Byrns on the other hand attacked the realism of Lewis’ views on government. If government is supposed to exist to protect our rights and punish criminals but never initiate coercive intervention, how should such a government fund itself? Taxation, after all, is a coercive action backed up by forceĀ  (jail if you refuse to pay) and according to Lewis it is immoral.

Lewis countered by saying that his ideal government would be one tenth the size of today’s government, and that there would be plenty of ways to fund such a government non-coercively. However, he never specified what these methods were. Thinking on this, it’s hard to think of a way a government could be reliably funded that would not involve either a tax (coercive initiation of force) or state-run businesses (a government intrusion into the free market).

And that was the main problem with Lewis’ argument: It was consistent, but it fails when you try and apply it practically. Byrns on the other hand has only a vague definition of what rights are, and since he says they are defined by majority rule he should probably just scrap the term entirely.

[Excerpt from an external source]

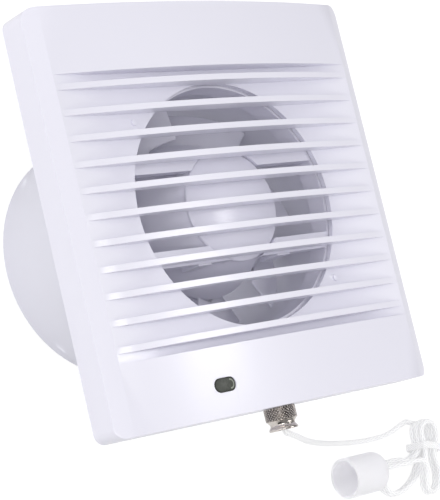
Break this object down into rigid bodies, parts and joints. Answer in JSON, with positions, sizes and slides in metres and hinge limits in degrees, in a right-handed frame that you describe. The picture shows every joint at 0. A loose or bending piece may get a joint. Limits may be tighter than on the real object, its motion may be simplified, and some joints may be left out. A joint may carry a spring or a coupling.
{
  "type": "wall exhaust fan",
  "caption": "Square white wall exhaust fan for a round duct, with a curved louvred cover, an impeller round its motor, an indicator lens and a pull-cord switch with a bell",
  "frame": {"origin": "centre of the duct spigot's rear rim, on the surface that the fan lies on", "axes": "+Z along the duct's axis, out of the louvred face; +Y towards the cover's top edge; +X to the right as seen from the front. The pull cord leaves towards -Y"},
  "size_m": [0.2293, 0.1994, 0.0925],
  "materials": {
    "white_plastic": "smooth satin-gloss moulded plastic",
    "base_plastic": "smooth satin moulded plastic",
    "lens_plastic": "clear smoked plastic, polished",
    "lamp_plastic": "tinted epoxy lens",
    "board": "solder-masked circuit board",
    "nickel": "warm grey plated steel, knurled",
    "zinc_steel": "zinc-plated steel",
    "laminations": "stacked electrical steel sheets",
    "bobbin": "plain nylon",
    "copper": "enamelled copper wire",
    "die_cast": "pressed and tumbled aluminium",
    "bronze": "sintered bronze",
    "felt": "oil-soaked felt",
    "shaft_steel": "ground steel",
    "nylon": "natural nylon",
    "rubber": "soft black rubber",
    "brown_plastic": "brown phenolic moulding",
    "brass_strip": "stamped brass strip",
    "cord": "braided white polyester cord",
    "frosted_plastic": "frosted translucent plastic"
  },
  "bodies": {
    "fan_body": {"front_cover": "white_plastic", "indicator_lens": "lens_plastic", "indicator_lamp": "lamp_plastic", "indicator_board": "board", "base_frame": "base_plastic", "motor_bracket": "white_plastic", "hub_cap": "white_plastic", "bracket_screws": "zinc_steel", "stator_core": "laminations", "coil_bobbins": "bobbin", "field_coils": "copper", "front_bearing_bracket": "die_cast", "rear_bearing_bracket": "die_cast", "front_bearing": "bronze", "rear_bearing": "bronze", "oil_felts": "felt", "stator_spacers": "die_cast", "motor_screws": "zinc_steel", "terminal_block": "nylon", "terminal_screws": "zinc_steel", "cable_grommet": "rubber", "cable_clamp": "nylon", "clamp_screws": "zinc_steel", "switch_body": "brown_plastic", "switch_cover": "zinc_steel", "switch_contacts": "brass_strip", "switch_bush": "nickel", "switch_nut": "nickel", "switch_spring": "shaft_steel"},
    "rotor": {"motor_shaft": "shaft_steel", "rotor_core": "laminations", "rotor_cage": "die_cast", "thrust_washers": "nylon", "impeller": "white_plastic", "impeller_washer": "zinc_steel", "impeller_nut": "zinc_steel"},
    "pull": {"pull_slider": "nylon", "cord_lead": "cord", "cord_hank": "cord", "cord_tie": "cord", "cord_tail": "cord", "bell_knot": "cord", "pull_bell": "frosted_plastic"},
    "switch_rotor": {"switch_cam": "nylon"}
  },
  "joints": [
    {"name": "impeller_spin", "type": "hinge", "parent": "fan_body", "child": "rotor", "pos_m": [0, 0, 0.05], "axis": [0, 0, -1], "continuous": true},
    {"name": "cord_pull", "type": "slide", "parent": "fan_body", "child": "pull", "axis": [0, -1, 0], "range_m": [0, 0.006], "stiffness_N_per_m": 400, "springref_m": -0.004, "deforming": ["switch_spring"]},
    {"name": "cam_turn", "type": "hinge", "parent": "fan_body", "child": "switch_rotor", "pos_m": [0.00795, -0.0647, 0.08], "axis": [0, 0, 1], "range_deg": [0, 46]}
  ],
  "couplings": [
    {"joint": "cam_turn", "follows": "cord_pull", "rad_per_m": 130.9}
  ]
}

Byrns’ view that rights are decided by the majority without any sort of divine input is societal relativism at its most dangerous. With no divine moral mandate and majority rule deciding what is right and what is wrong, people can decide to take away anything if they can get enough people to agree with them. The door to dictatorship, communism, Nazism, and all sorts of despotic and tyrannical government is opened by this philosophy.

Although I disagree with the concept of natural or inherent property rights, I hold that there is a divinely granted moral law which governs what we should and should not do. Stealing is not wrong because it violates someone else’s rights, stealing is wrong because it is in violation of that which God hath commanded us. However, this is a topic for another post, but for now, I will give the edge in last night’s debate to Dr. Lewis, although it was a close one.